Priesthood power restored

When priesthood authority was brought again to the earth in this dispensation, the events surrounding its restoration were very memorable for Joseph Smith and Oliver Cowdery.

The two had been deeply involved in translating the Book of Mormon and had come to an understanding of the need for priesthood authority and the ordinance of baptism, something they knew did not exist with them.After fervent prayers for guidance they received their answer on May 15, 1829, on the banks of the Susquehanna River in eastern Pennsylvania. A description of the occasion, written by Oliver Cowdery, is found in The Pearl of Great Price, pages 58-59.

"On a sudden," he wrote, "as from the midst of eternity, the voice of the Redeemer spake peace to us, while the veil was parted and the angel of God came down clothed with glory, and delivered the anxiously looked for message, and the keys of the Gospel of repentance. What joy! What wonder! What amazement!"

The resurrected angelic John the Baptist appeared before them in a brilliance of light described by Oliver as more than the " `blaze of day'; yes, more - above the glitter of the May sunbeam which then shed its brilliancy over the face of nature!"

His voice, which Oliver described as mild, pierced them to the center, dispelled every fear, and filled them with pure love. Consider this emotional portion of Oliver's account: "I shall not attempt to paint to you the feelings of this heart, nor the majestic beauty and glory which surrounded us on this occasion; but you will believe me when I say, that earth, nor men, with the eloquence of time, cannot begin to clothe language in as interesting and sublime a manner as this holy personage. No; nor has this earth power to give the joy, to bestow the peace, or comprehend the wisdom which was contained in each sentence as they were delivered by the power of the Holy Spirit."

Then came the long-awaited bestowal of authority and power. Said Oliver: ". . . further think for a moment, what joy filled our hearts, and with what surprise we must have bowed (for who would not have bowed the knees for such a blessing?) when we received under his hand the Holy Priesthood as he said `Upon you my fellow servants, in the name of Messiah, I confer this priesthood and this authority. . . .' "

As we ponder that memorable occasion we should resolve that each time the priesthood is conferred and ordinations are made they should be just as significant to us.

To make our own experiences memorable, consider the pattern that Oliver set forth in his writings: they were translating the scriptures and from sacred writ obtained an understanding that authority was needed; they prayed in a fervant manner; God heard their prayers and sent His servant to represent Him; authority was conferred and in the language of the Spirit blessings were given through ordination.

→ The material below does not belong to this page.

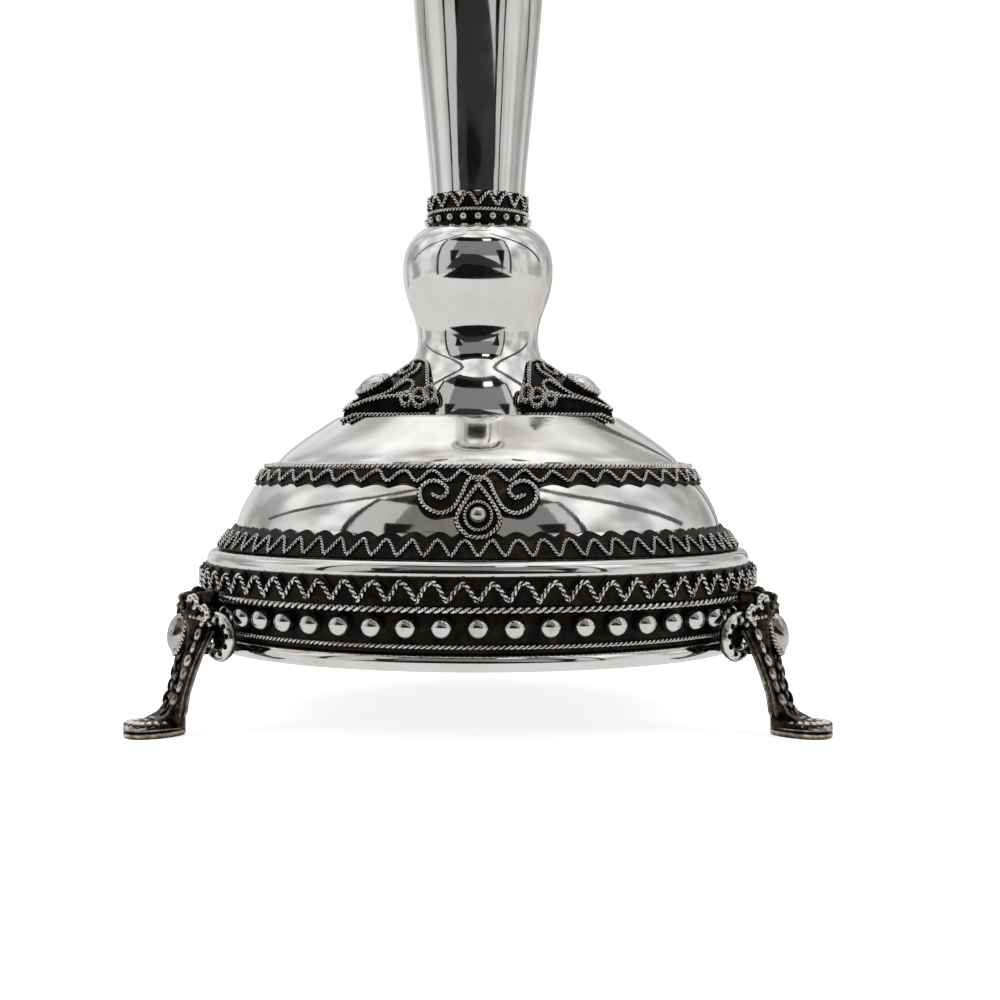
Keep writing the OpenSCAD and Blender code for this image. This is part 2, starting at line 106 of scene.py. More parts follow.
def inner_face(path, t=SHEET):
    """The inner face of a sheet of thickness t, never below the foot of the path."""
    step = np.diff(path, axis=0)
    step /= np.linalg.norm(step, axis=1)[:, None]
    left = np.c_[-step[:, 1], step[:, 0]]
    before = np.vstack([left[:1], left])
    after = np.vstack([left, left[-1:]])
    shift = (before + after) / (1 + (before * after).sum(1))[:, None]
    inner = path + t * shift
    inner[:, 1] = np.maximum(inner[:, 1], path[0, 1])
    return inner


def radius_at(path, z):
    return np.interp(z, path[:, 1], path[:, 0])


def height_at(path, r):
    return np.interp(r, path[::-1, 0], path[::-1, 1])


def turned(points, degrees):
    """Points turned about the axis."""
    c, s = math.cos(math.radians(degrees)), math.sin(math.radians(degrees))
    p = np.array(points, float)
    out = p.copy()
    out[..., 0] = c * p[..., 0] - s * p[..., 1]
    out[..., 1] = s * p[..., 0] + c * p[..., 1]
    return out


# ---- mesh building -------------------------------------------------------------------------
def signed_volume(verts, faces):
    a, b, c = (verts[faces[:, k]] for k in range(3))
    total = np.einsum("ij,ij->i", a, np.cross(b, c)).sum()
    if faces.shape[1] == 4:
        d = verts[faces[:, 3]]
        total += np.einsum("ij,ij->i", a, np.cross(c, d)).sum()
    return total


def skin(grid, closed_rows=False, closed_cols=False, caps=False):
    """A surface over a grid of points, as vertices and four-cornered faces, facing outwards."""
    rows, cols = grid.shape[:2]
    i = np.arange(rows if closed_rows else rows - 1)
    j = np.arange(cols if closed_cols else cols - 1)
    i, j = (k.ravel() for k in np.meshgrid(i, j, indexing="ij"))
    i2, j2 = (i + 1) % rows, (j + 1) % cols
    faces = columns(i * cols + j, i2 * cols + j, i2 * cols + j2, i * cols + j2)
    verts = grid.reshape(-1, 3)
    groups = [faces]
    if caps:
        n = len(verts)
        k = np.arange(cols)
        k2 = (k + 1) % cols
        verts = np.vstack([verts, grid[0].mean(0), grid[-1].mean(0)])
        groups.append(columns(k, k2, n))
        base = (rows - 1) * cols
        groups.append(columns(base + k2, base + k, n + 1))
    if sum(signed_volume(verts - verts.mean(0), g) for g in groups) < 0:
        groups = [g[:, ::-1] for g in groups]
    return verts, groups


def lathe(outline, segments=192):
    """A closed outline of [radius, height] turned round the axis."""
    outline = np.array(outline, float)
    a = np.arange(segments) * TAU / segments
    grid = around(outline[:, :1], a, outline[:, 1:])
    return skin(grid, closed_rows=True, closed_cols=True)


def distance_out(points):
    """Distances from the axis."""
    return np.hypot(points[:, 0], points[:, 1])


def columns(*values):
    """Rows from their columns, each an array or one number."""
    return np.stack(np.broadcast_arrays(*values), axis=-1)


def around(r, a, z):
    """Points from their distance from the axis, angle and height."""
    return columns(r * np.cos(a), r * np.sin(a), z)


def normalised(v):
    return v / np.maximum(np.linalg.norm(v, axis=-1, keepdims=True), 1e-12)


def tangents(path, closed):
    if closed:
        return normalised(np.roll(path, -1, 0) - np.roll(path, 1, 0))
    return normalised(np.gradient(path, axis=0))


def sweep(path, out, radius, sides=8, closed=False, squash=1.0):
    """A round wire along path. out points away from the surface that the wire lies on."""
    along = tangents(path, closed)
    up = normalised(out - (out * along).sum(1)[:, None] * along)
    side = np.cross(along, up)
    radius = np.broadcast_to(np.asarray(radius, float), len(path))[:, None, None]
    a = (np.arange(sides) * TAU / sides)[None, :, None]
    grid = path[:, None] + radius * (squash * np.cos(a) * up[:, None] + np.sin(a) * side[:, None])
    if closed:
        return skin(grid, closed_rows=True, closed_cols=True)
    return skin(grid, closed_cols=True, caps=True)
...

It is incumbent on God's servants, who have authority to confer and ordain, to make each such experience as memorable as possible.

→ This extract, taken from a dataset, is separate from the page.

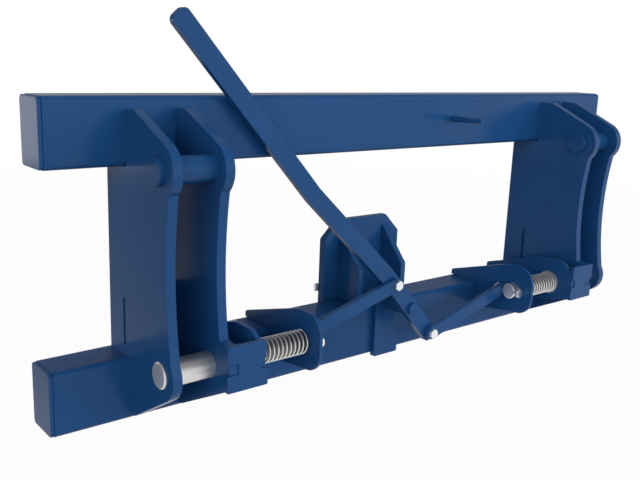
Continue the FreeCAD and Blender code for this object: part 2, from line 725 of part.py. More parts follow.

Those preparing to receive the priesthood should be encouraged in advance to read the scriptures, especially those that pertain to priesthood authority, which validates the right of this Church to function.

Through prayer, the person to be ordained should seek a personal witness that God lives, that it is His power being bestowed, and that through priesthood power the true Church of Jesus Christ is administered on the earth today.

A duly authorized priesthood holder is then able through the worthiness of the individual to represent Heavenly Father in bestowing the office and calling to be given. Such an ordination follows the divinely appointed pattern of the laying on of hands by those authorized to do so.

The language used in the blessing should be the language of the Spirit. The person officiating should be prepared to listen to the promptings of the Holy Ghost and speak words that can be as sublime and powerful as those described by Oliver Cowdery, for they come from the same spiritual source.

Oliver wrote that he and Joseph looked upon the experiences of May 15, 1829, ". . . with wonder and thanksgiving. . . ."

So should we consider our ordinations today. Each person ordained in this dispensation who is able to trace his priesthood line of authority back to the Savior should do so, keeping it as part of his personal records.

Then, the grand and glorious power of the priesthood should be magnified through service to others, never kept selfishly, but used to bless and build up the lives of God's children. With careful planning we can make each ordination done in the Church today as memorable as were those of Joseph and Oliver 167 years ago this month.